POR NORBERTO HERNÁNDEZ BAUTISTA
Del 9 al 12 de diciembre de 1531 tuvo lugar el gran acontecimiento de las apariciones de la Virgen al indio Juan Diego. Desde entonces, una imagen, un rostro moreno, el códice guadalupano sigue uniendo a México. Cada una de las partes que componen la imagen estampada en la tilma del indio bueno de Cuautitlán, de San Juan Diego, es un mensaje que expresa bondad, consuelo y un llamado de respeto e igualdad para todos los fieles.
Apenas diez años después de la conquista armada, el milagro de las apariciones detonaron la conquista espiritual del Virreinato de la Nueva España; lo que a partir de 1821 llamamos México. De esta manera, es falso que la conquista haya durado poco más de dos años; en realidad fue un proceso que duró siglos. Poco a poco se fue dando la unión de dos mundos diversos, de dos culturas que decidieron unirse en lugar de exterminarse. De ahí que somos la versión de una sociedad que nació de la tensión, originada por la conquista aliada de españoles e indígenas, que combatieron y derrotaron el dominio mexica.

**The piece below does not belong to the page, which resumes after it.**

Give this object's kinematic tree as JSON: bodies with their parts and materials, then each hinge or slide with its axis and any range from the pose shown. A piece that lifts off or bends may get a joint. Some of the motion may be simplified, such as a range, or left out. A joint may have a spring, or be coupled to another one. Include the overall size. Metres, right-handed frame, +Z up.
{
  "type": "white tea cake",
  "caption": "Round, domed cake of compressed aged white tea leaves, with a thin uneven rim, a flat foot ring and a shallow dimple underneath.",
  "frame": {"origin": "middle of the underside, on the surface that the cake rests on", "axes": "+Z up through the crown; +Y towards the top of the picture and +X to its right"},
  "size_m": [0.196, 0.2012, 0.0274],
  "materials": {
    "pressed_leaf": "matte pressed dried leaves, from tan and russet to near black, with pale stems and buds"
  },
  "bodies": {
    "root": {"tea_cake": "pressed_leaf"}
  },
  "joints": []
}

Al día siguiente del arribo de Hernán Cortés a San Juan de Ulúa tuvo lugar la primera misa ofrecida por el fraile Bartolomé de Olmedo y el clerigo Juan Díaz. Conforme avanzó el ejército de conquista hacia Tenochtitlan los actos religiosos fueron en aumento. Así sucedió hasta que entre 1523 y 1524 llegaron los primeros frailes franciscanos, agustinos y dominicos para emprender la evangelización que dio fin a los sacrificios humanos, al politeismo, a la poligamia y a la antropofagia, practicada en ceremonias ofrecidas a los dioses del mundo prehispánico.

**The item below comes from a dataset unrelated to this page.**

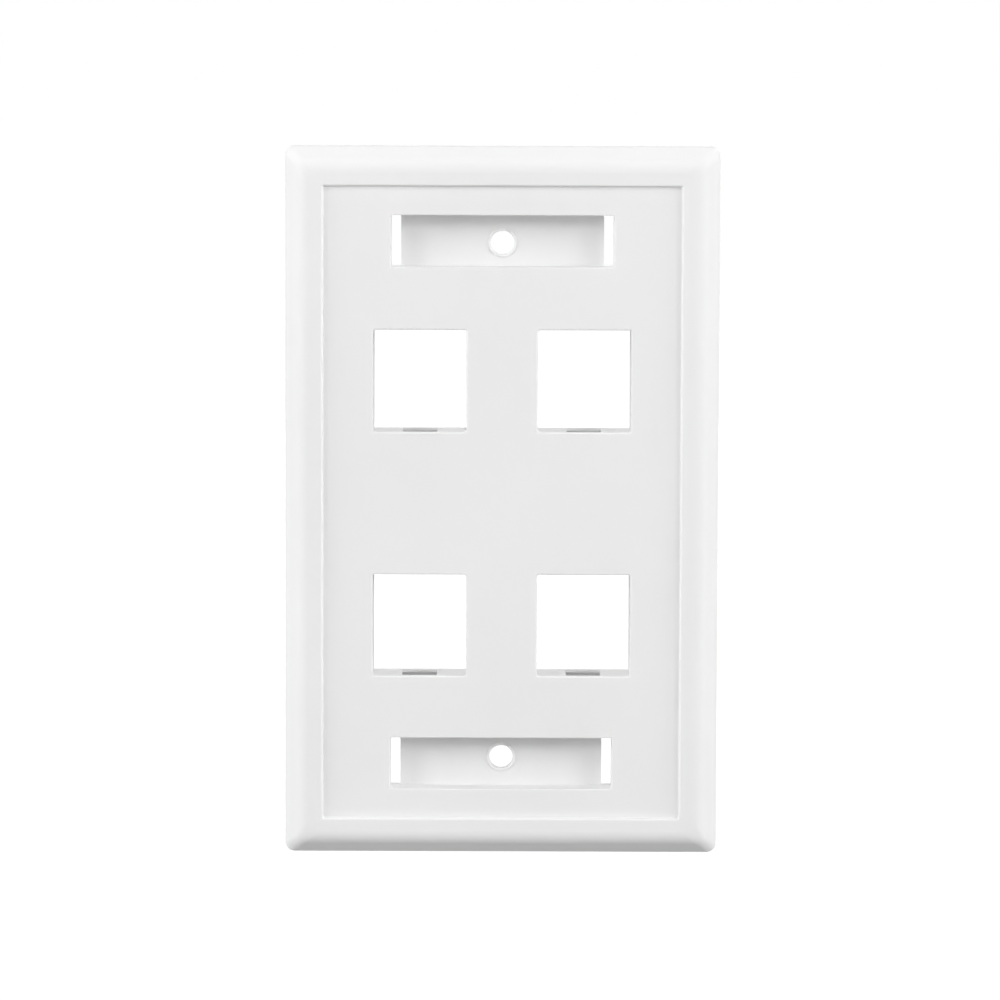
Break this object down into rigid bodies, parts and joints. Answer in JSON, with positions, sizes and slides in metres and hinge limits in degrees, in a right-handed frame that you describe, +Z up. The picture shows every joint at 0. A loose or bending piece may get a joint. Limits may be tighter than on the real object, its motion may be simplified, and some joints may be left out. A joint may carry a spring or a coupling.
{
  "type": "keystone wall plate",
  "caption": "Flat rectangular wall plate with a rounded border, a sunk panel, square snap-in jack ports and a label well over each screw hole.",
  "frame": {"origin": "on the wall plane, midway between the two screw holes", "axes": "+Z up the wall, -Y out of the wall towards the room, +X to the right as seen from the room"},
  "size_m": [0.0698, 0.0106, 0.1142],
  "materials": {
    "white_abs": "satin, fine mould grain"
  },
  "bodies": {
    "root": {"faceplate": "white_abs"}
  },
  "joints": []
}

A la vez que los frailes evangelizaban, también reclamaron humanizar el trato a los indios, condenaron el abuso de los opresores y lo denunciaron ante la autoridad del rey Carlos V. El trato indigno de los conquistadores se contrarrestó por el humanismo de los frailes misioneros, considerados los padres de la iglesia católica en México. Vestían como el más humilde, comían como el más pobre y vivían para ayudar al prójimo necesitado. El número de misioneros era mínimo, sin poder abarcar el territorio donde eran demandados; sin embargo, en su ayuda acudió un acontecimiento milagroso, un hecho que hizo posible trazar nuevos caminos de formación cultural, de unidad y de creencia.
En 1531, según el documento trascendental de las apariciones —escrito por el indio sabio, Antonio Valeriano— el Nican Mopohua, Juan Diego iba de camino a la iglesia de Santiago Tlatelolco cuando, en la colina del Tepeyac, fue testigo de las apariciones de la Virgen de Guadalupe. Este hombre sencillo, indio macehual, fue el elegido para ser el mensajero de la Virgen ante el obispo fray Juan de Zumárraga.

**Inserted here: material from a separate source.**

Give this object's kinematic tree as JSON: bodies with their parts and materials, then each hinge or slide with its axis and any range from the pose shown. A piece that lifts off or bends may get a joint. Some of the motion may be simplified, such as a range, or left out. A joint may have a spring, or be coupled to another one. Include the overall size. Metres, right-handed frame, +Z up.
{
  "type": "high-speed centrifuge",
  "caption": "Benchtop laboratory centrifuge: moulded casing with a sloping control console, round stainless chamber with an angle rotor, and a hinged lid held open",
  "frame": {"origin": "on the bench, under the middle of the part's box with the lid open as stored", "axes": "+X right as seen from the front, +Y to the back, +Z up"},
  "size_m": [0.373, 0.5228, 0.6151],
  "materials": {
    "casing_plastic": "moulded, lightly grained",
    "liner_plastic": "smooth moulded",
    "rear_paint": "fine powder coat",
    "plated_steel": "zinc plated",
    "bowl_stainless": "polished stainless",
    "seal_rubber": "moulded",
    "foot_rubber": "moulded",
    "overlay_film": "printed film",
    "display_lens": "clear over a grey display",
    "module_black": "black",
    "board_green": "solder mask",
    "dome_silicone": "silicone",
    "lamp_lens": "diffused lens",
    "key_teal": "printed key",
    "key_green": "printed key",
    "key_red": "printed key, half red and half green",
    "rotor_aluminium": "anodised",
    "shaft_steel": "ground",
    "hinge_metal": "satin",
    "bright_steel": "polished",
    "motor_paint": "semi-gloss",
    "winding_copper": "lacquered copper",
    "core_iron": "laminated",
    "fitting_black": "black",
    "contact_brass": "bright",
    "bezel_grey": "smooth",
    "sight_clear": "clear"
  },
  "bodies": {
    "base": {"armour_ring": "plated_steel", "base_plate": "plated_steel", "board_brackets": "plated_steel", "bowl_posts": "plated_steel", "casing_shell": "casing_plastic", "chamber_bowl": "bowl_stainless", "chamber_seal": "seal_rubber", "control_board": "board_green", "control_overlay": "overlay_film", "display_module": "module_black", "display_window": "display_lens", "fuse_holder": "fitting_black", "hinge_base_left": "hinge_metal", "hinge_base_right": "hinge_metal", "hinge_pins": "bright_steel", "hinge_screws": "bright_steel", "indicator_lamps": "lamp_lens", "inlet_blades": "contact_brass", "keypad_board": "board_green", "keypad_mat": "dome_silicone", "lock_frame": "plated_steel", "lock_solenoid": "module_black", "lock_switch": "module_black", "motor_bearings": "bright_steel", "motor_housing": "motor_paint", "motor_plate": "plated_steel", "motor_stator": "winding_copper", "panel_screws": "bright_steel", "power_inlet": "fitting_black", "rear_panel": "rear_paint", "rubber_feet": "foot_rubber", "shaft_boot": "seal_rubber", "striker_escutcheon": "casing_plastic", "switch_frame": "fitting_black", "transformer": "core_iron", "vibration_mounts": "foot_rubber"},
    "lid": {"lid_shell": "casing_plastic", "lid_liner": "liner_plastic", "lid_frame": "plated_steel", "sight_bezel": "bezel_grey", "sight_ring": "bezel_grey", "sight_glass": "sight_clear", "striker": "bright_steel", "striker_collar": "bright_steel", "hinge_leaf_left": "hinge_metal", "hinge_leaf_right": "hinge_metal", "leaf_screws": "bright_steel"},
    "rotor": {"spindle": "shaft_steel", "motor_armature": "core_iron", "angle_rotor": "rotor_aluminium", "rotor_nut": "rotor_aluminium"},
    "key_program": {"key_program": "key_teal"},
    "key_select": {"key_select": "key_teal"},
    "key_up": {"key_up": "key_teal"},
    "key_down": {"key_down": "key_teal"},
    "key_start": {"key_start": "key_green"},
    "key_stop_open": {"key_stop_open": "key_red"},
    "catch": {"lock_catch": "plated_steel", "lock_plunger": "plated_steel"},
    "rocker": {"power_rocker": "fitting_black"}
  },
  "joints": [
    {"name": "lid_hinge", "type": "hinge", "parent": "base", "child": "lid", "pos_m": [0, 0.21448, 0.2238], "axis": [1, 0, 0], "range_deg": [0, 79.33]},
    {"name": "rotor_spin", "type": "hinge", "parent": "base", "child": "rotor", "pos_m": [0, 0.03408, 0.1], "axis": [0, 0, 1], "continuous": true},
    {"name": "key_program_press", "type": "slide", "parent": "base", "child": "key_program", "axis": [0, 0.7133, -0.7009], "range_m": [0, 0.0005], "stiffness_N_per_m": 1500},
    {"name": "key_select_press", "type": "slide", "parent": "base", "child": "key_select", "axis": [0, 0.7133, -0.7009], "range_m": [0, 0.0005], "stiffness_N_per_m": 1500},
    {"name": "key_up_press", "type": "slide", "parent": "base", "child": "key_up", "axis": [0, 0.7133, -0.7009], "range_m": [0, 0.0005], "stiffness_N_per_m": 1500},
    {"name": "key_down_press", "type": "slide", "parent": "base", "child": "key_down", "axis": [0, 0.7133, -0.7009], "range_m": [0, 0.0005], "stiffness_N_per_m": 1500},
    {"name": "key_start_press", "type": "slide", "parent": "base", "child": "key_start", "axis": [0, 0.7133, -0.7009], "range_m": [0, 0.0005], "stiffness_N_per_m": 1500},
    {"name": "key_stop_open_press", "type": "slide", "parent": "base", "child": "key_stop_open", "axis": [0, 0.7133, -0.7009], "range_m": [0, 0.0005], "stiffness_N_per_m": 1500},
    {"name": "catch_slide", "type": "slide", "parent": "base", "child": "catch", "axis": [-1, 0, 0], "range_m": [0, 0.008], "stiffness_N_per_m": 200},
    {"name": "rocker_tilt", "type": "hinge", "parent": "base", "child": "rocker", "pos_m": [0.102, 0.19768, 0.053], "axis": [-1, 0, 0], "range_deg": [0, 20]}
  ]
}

De esta manera, el acontecimiento guadalupano fue el hecho concreto que vino en auxilio de la labor evangelizadora de los frailes; en poco tiempo la conversión se proyectó como un hecho integrador y un vínculo de identidad ante lo desigual y lo diverso. Entre 1532 a 1537, de acuerdo a publicaciones de la época, fueron millones los convertidos y bautizados a partir de las apariciones de la Virgen. Irremediablemente, su presencia y devoción se expandió en todo el Virreinato de la Nueva España.
Desde entonces, la Virgen de Guadalupe y San Juan Diego han estado al lado de su pueblo, compartiendo momentos de dolor, de esperanza, de amor al prójimo sin importar la riqueza de unos o la pobreza de otros. La casa que pidió la Virgen empezó como una pequeña ermita hasta ser la Insigne Basílica de Guadalupe.